REP. ANDREWS: I thank the gentleman.
And I would just conclude with this comment. An American president stood up and said that the country needed a law to be sure that every person had access to quality health care and health insurance. And he said that if we did not take steps to achieve that objective, that the economy of the country would suffer greatly, and more importantly, individuals and families would suffer greatly.
That president was Harry Truman, and his words were repeated by various other presidents since then. In 1971, Richard Nixon proposed a system of universal health care through an employer mandate. I see Chairman Conyers shaking his head. He remembers that. I was in high school then, Chairman, but I do remember the proposal. (Laughs.) Obviously there have been attempts, most recently in 1994, and in other iterations since then.
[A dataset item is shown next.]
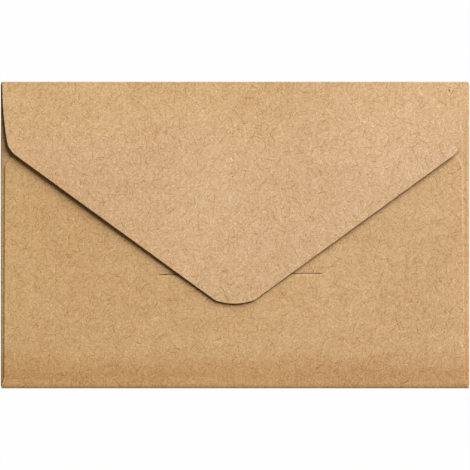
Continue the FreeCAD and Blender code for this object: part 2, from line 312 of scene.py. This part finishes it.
flat_flare = -unfolded(-FLARE_END, bottom_lines)
pick("FACE", lambda at: at.y < -bottom_lines[-1])
cut((0, flat_flare), (0, 1))
for facing in (1, -1):
    low_side = HALF_BACK_LOW * facing + LOW_SHIFT
    mouth_side = HALF_BACK_MOUTH * facing + MOUTH_SHIFT
    flare = (bottom_lines[-1] + flat_flare, HALF_FOLD * facing - low_side)
    trim(lambda at: flat_flare < at.y < -bottom_lines[-1], (low_side, flat_flare),
         (-flare[0] * facing, -flare[1] * facing))
    lean = (flat_mouth + flat_flare, low_side - mouth_side)
    trim(lambda at: at.y < flat_flare, (low_side, flat_flare),
         (lean[0] * facing, -lean[1] * facing))
    mouth_corner = Vector((mouth_side, -flat_mouth, FRONT_LEVEL))
    pick("VERT", lambda at: (at - mouth_corner).length < NEAR)
    bpy.ops.mesh.bevel(offset=MOUTH_CORNER_RADIUS, segments=ROUND_CUTS, affect="VERTICES")
print("back panel trimmed:", len(bmesh.from_edit_mesh(sheet.data).faces), "faces")

# %% [markdown]
# The slit. The flap's tip tucks into it when the envelope is closed for good. The real one is a
# plain cut whose lips have come apart a little. Four cuts mark it out in the back panel, turned
# half a degree as the photo shows, and the narrow face between them is deleted. A few more cuts
# beside it let the lips bend later.

# %% Cut the slit
SLIT_RISE = 26.07 * MM
SLIT_LENGTH = 37.1 * MM
SLIT_WIDTH = 0.14 * MM
SLIT_SHIFT = 1.2 * MM
SLIT_TURN = math.radians(0.45)
LIP_LINES = (0.35 * MM, 0.6 * MM, 1.0 * MM, 1.6 * MM)

slit_middle = Vector((SLIT_SHIFT, -unfolded(TOP - SLIT_RISE, bottom_lines)))
along = Vector((math.cos(SLIT_TURN), -math.sin(SLIT_TURN)))
across = Vector((math.sin(SLIT_TURN), math.cos(SLIT_TURN)))


def from_slit(at):
    """How far a place in the flat blank lies along the slit and across it, from its middle."""
    return (at.xy - slit_middle).dot(along), (at.xy - slit_middle).dot(across)


for facing in (1, -1):
    pick("FACE", lambda at: at.y < flat_flare)
    cut(slit_middle + along * SLIT_LENGTH / 2 * facing, along)
for facing in (1, -1):
    pick("FACE", lambda at: at.y < flat_flare and abs(from_slit(at)[0]) < SLIT_LENGTH / 2)
    cut(slit_middle + across * SLIT_WIDTH / 2 * facing, across)
pick("FACE", lambda at: abs(from_slit(at)[0]) < SLIT_LENGTH / 2
     and abs(from_slit(at)[1]) < SLIT_WIDTH / 2)
bpy.ops.mesh.delete(type="FACE")
for facing in (1, -1):
    for distance in LIP_LINES:
        pick("FACE", lambda at: at.y < flat_flare and abs(from_slit(at)[0]) < SLIT_LENGTH / 2)
        cut(slit_middle + across * distance * facing, across)
print("blank with its slit:", len(bmesh.from_edit_mesh(sheet.data).faces), "faces")

# %% [markdown]
# Border and grid. A die presses the paper's cut edge a little round, so three narrow strips are
# inset along every edge. The outer two will thin out to the rim later, and the third keeps the
# face flat beside them. Then the whole sheet is cut into a grid of one millimetre, so that it
# can curl and cockle as paper does. The lines keep out of the folds, which have their own.

# %% Inset the border, cut the grid
BORDER_STRIP = 0.03 * MM
BORDER_STRIPS = 3
GRID = 1.0 * MM

bpy.ops.mesh.select_mode(type="FACE")
bpy.ops.mesh.select_all(action="SELECT")
bpy.ops.mesh.remove_doubles(threshold=2 * CLOSE)
for strip in range(BORDER_STRIPS):
    bpy.ops.mesh.inset(thickness=BORDER_STRIP, use_boundary=True, use_even_offset=True)
for number in range(-int(free_edge / GRID), int(free_edge / GRID) + 1):
    x = (number + 0.5) * GRID
    if abs(x) < side_lines[0] - CLOSE or abs(x) > side_lines[-1] + CLOSE:
        bpy.ops.mesh.select_all(action="SELECT")
        cut((x, 0), (1, 0))
for number in range(-int(flat_mouth / GRID), int(flat_tip / GRID) + 1):
    y = (number + 0.5) * GRID
    if not (top_lines[0] < y < top_lines[-1] or bottom_lines[0] < -y < bottom_lines[-1]):
        bpy.ops.mesh.select_all(action="SELECT")
        cut((0, y), (0, 1))
bpy.ops.object.mode_set(mode="OBJECT")
print("gridded blank:", len(sheet.data.vertices), "vertices,", len(sheet.data.polygons), "faces")

# %% [markdown]
# The paper's own map. Fibres, clouds and specks belong to the sheet, so they must run round the
# folds without a break. The flat blank is the perfect map for that: each corner's place in it,
# in metres, becomes the UV map that all patterns read later. It is kept now, before folding.

# %% Map the flat blank
blank_map = sheet.data.uv_layers.new(name="blank")
flat = [vertex.co.copy() for vertex in sheet.data.vertices]
for loop in sheet.data.loops:
    blank_map.data[loop.index].uv = flat[loop.vertex_index].xy
edge_uses = {}
for polygon in sheet.data.polygons:
    for key in polygon.edge_keys:
        edge_uses[key] = edge_uses.get(key, 0) + 1
rim_edges = [key for key, uses in edge_uses.items() if uses == 1]
rim_vertices = {corner for key in rim_edges for corner in key}
print("rim:", len(rim_vertices), "vertices on the cut edge")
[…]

There is one common thread I hope is running through members of both parties and through both houses. I know it exists in the White House. This time there is going to be a law, not a discussion. And we're going to do our very best to make sure it's a law that works and obviously that can pass.
I think that today's discussions have been very fruitful and constructive in helping us get to that point. As I said, Chairman, to you at the outset, we hope that this is the beginning of our interaction with you, not the end.
And with that, I'd like to thank the members. And without objection, members will have 14 days to submit additional materials or questions for the hearing record.
Without objection, the hearing is adjourned.